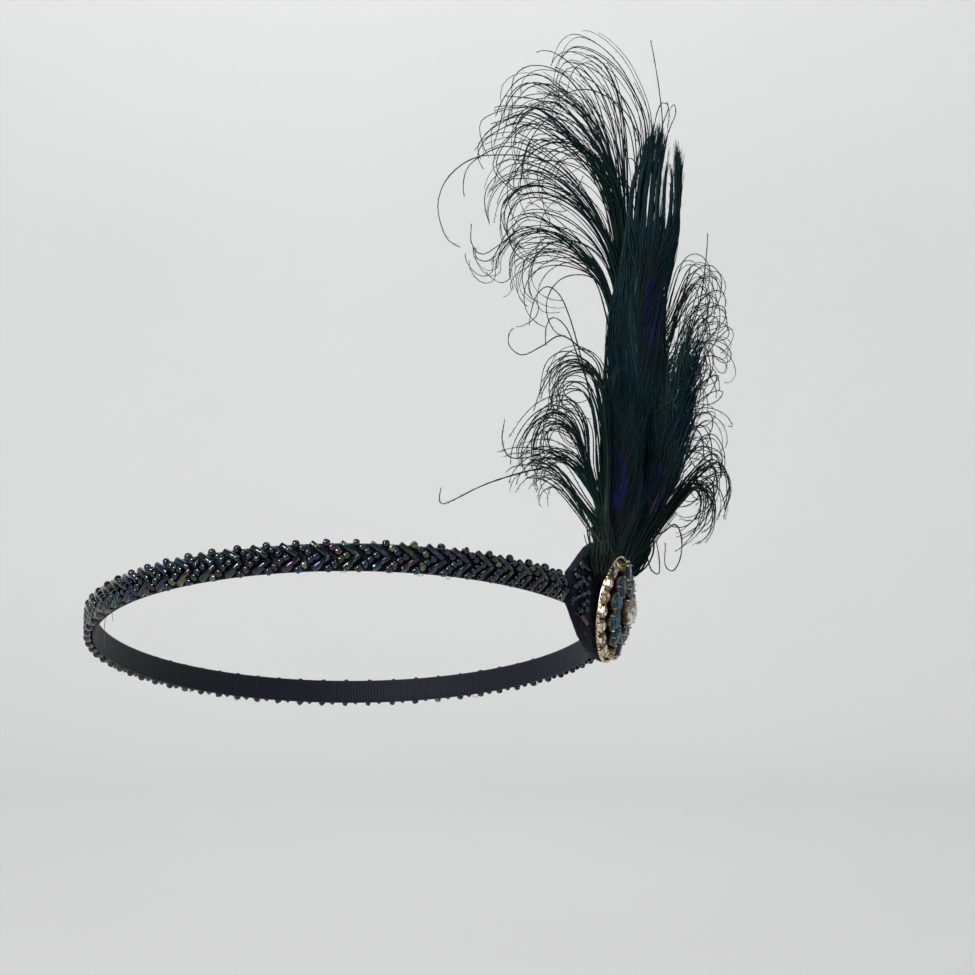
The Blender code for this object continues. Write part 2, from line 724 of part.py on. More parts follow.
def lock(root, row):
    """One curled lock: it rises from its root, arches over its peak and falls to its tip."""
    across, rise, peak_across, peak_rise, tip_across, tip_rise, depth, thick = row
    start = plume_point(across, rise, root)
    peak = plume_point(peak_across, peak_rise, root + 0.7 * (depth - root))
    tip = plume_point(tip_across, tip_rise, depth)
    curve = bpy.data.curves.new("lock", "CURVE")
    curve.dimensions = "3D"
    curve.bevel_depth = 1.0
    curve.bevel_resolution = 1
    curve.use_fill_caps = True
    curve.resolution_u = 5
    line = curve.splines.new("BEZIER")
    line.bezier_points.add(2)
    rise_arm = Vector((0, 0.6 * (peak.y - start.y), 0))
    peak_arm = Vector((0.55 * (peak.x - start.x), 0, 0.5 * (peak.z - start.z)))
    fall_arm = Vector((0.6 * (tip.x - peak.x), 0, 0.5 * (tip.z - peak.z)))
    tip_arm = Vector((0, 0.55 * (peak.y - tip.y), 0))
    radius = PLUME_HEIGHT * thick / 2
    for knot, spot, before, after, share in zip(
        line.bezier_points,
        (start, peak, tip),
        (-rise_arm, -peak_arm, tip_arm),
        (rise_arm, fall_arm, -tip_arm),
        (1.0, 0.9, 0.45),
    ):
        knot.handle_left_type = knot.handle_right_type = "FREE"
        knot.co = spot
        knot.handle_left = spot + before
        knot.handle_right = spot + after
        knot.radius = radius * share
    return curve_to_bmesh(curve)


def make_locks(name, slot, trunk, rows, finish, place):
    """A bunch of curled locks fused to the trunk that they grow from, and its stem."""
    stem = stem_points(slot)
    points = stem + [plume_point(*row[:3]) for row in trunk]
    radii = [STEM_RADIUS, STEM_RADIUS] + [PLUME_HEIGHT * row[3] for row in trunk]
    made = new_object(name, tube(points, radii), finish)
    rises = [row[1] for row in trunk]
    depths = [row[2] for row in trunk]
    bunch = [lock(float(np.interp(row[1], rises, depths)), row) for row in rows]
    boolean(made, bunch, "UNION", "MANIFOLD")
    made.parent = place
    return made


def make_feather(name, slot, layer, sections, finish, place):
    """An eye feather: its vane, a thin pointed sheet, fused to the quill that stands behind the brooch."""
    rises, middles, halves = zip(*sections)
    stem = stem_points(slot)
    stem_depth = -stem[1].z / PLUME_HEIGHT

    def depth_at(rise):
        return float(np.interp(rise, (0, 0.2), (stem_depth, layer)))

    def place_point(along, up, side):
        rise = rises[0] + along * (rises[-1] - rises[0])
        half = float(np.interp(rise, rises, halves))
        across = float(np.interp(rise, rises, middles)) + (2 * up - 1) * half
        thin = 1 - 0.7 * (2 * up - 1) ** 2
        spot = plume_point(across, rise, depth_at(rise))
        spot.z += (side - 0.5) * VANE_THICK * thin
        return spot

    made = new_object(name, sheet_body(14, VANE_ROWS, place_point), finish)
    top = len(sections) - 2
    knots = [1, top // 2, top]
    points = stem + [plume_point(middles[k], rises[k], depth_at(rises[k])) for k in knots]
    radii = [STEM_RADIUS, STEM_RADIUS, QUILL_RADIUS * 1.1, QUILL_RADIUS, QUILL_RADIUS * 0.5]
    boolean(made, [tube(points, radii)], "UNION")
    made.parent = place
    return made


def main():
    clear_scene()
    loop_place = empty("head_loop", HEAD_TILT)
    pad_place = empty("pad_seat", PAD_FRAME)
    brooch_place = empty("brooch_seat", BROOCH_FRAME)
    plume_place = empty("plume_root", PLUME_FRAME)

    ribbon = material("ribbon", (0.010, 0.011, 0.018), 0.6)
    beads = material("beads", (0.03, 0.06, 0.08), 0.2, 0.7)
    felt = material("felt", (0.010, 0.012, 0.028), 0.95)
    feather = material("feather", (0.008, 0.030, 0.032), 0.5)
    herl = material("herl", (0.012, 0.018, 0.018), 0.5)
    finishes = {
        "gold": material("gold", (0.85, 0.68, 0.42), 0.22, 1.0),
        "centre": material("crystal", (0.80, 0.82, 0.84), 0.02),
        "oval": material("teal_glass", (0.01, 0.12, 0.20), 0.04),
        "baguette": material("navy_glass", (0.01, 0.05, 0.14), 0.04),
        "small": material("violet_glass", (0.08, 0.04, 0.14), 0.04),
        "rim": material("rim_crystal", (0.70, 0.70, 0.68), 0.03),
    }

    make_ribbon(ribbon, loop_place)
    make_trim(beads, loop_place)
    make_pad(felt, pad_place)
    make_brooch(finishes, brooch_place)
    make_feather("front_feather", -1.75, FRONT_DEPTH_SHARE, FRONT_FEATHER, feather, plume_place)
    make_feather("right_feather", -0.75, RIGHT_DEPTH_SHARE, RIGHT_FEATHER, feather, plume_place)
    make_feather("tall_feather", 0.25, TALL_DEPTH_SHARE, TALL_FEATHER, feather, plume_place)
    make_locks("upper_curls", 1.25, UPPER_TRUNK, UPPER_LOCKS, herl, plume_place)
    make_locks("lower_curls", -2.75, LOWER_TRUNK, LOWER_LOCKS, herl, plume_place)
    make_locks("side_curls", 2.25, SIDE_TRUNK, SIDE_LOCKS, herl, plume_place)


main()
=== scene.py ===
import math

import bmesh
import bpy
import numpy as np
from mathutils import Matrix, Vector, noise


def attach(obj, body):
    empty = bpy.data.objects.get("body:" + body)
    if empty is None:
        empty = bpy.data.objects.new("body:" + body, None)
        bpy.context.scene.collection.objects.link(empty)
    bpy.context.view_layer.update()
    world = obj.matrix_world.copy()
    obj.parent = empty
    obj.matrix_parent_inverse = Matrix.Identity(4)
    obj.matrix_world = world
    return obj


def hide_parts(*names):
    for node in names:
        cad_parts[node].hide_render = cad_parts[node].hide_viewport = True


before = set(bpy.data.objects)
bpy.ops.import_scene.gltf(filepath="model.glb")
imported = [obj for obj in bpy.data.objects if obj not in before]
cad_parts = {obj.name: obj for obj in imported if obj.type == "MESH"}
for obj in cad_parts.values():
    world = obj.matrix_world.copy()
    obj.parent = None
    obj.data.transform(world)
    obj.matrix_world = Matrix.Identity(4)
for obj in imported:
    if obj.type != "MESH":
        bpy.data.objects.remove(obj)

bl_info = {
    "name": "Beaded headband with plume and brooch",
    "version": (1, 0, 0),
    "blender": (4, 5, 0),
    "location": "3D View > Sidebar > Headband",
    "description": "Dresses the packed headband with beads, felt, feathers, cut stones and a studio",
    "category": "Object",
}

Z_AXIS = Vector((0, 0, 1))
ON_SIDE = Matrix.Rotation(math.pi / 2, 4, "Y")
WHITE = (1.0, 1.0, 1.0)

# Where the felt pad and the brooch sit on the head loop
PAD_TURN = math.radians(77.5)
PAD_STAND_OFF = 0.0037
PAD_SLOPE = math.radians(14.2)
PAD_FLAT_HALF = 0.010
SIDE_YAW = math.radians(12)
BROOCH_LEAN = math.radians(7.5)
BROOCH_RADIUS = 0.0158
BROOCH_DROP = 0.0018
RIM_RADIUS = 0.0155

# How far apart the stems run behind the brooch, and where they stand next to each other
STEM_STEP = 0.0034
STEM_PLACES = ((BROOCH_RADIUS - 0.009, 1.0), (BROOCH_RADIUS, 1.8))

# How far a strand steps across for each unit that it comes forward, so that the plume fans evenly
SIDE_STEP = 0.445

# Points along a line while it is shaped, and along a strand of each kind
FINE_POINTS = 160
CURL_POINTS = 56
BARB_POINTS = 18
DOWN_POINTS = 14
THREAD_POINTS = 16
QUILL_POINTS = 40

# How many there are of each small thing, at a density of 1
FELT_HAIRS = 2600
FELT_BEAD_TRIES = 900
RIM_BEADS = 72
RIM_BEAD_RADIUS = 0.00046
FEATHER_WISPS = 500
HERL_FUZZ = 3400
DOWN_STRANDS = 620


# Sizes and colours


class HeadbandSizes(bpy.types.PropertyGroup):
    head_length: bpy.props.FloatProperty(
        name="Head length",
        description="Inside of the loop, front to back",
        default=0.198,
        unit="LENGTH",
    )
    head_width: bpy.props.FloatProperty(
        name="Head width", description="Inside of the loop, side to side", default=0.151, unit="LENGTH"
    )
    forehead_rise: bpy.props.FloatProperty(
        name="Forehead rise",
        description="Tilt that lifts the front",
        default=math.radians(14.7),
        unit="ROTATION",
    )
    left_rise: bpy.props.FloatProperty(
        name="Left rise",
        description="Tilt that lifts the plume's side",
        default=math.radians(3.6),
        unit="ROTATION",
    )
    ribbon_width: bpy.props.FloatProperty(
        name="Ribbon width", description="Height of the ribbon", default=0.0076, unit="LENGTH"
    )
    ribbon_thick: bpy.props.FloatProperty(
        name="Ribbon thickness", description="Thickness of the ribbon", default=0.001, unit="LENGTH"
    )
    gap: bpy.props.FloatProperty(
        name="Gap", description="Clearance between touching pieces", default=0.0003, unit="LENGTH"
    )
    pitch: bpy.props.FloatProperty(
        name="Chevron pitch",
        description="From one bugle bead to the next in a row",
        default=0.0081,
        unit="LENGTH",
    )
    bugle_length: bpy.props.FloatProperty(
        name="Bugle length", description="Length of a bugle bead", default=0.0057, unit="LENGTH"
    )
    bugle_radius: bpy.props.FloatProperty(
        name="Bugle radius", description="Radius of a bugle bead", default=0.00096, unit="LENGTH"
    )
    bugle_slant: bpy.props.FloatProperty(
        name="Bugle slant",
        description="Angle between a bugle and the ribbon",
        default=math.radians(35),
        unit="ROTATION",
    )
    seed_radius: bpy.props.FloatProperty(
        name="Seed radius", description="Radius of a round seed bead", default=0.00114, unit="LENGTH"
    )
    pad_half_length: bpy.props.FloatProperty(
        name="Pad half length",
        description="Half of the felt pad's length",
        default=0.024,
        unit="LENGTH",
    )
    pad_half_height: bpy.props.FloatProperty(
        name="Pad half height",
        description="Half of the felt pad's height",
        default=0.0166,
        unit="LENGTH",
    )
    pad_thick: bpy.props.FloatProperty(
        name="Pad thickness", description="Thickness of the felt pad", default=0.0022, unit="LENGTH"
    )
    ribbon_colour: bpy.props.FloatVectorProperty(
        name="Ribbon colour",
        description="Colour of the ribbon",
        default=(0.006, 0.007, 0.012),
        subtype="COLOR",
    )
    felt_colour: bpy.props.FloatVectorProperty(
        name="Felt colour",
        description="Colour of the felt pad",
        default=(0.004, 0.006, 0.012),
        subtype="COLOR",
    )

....

What you are asked to do = Reproduce, exactly as written, the stretch of lines whose first line is the one with "make_ribbon(ribbon, loop_place)" and whose last line is the one with "imported = [obj".

Full answer =
    make_ribbon(ribbon, loop_place)
    make_trim(beads, loop_place)
    make_pad(felt, pad_place)
    make_brooch(finishes, brooch_place)
    make_feather("front_feather", -1.75, FRONT_DEPTH_SHARE, FRONT_FEATHER, feather, plume_place)
    make_feather("right_feather", -0.75, RIGHT_DEPTH_SHARE, RIGHT_FEATHER, feather, plume_place)
    make_feather("tall_feather", 0.25, TALL_DEPTH_SHARE, TALL_FEATHER, feather, plume_place)
    make_locks("upper_curls", 1.25, UPPER_TRUNK, UPPER_LOCKS, herl, plume_place)
    make_locks("lower_curls", -2.75, LOWER_TRUNK, LOWER_LOCKS, herl, plume_place)
    make_locks("side_curls", 2.25, SIDE_TRUNK, SIDE_LOCKS, herl, plume_place)


main()
=== scene.py ===
import math

import bmesh
import bpy
import numpy as np
from mathutils import Matrix, Vector, noise


def attach(obj, body):
    empty = bpy.data.objects.get("body:" + body)
    if empty is None:
        empty = bpy.data.objects.new("body:" + body, None)
        bpy.context.scene.collection.objects.link(empty)
    bpy.context.view_layer.update()
    world = obj.matrix_world.copy()
    obj.parent = empty
    obj.matrix_parent_inverse = Matrix.Identity(4)
    obj.matrix_world = world
    return obj


def hide_parts(*names):
    for node in names:
        cad_parts[node].hide_render = cad_parts[node].hide_viewport = True


before = set(bpy.data.objects)
bpy.ops.import_scene.gltf(filepath="model.glb")
imported = [obj for obj in bpy.data.objects if obj not in before]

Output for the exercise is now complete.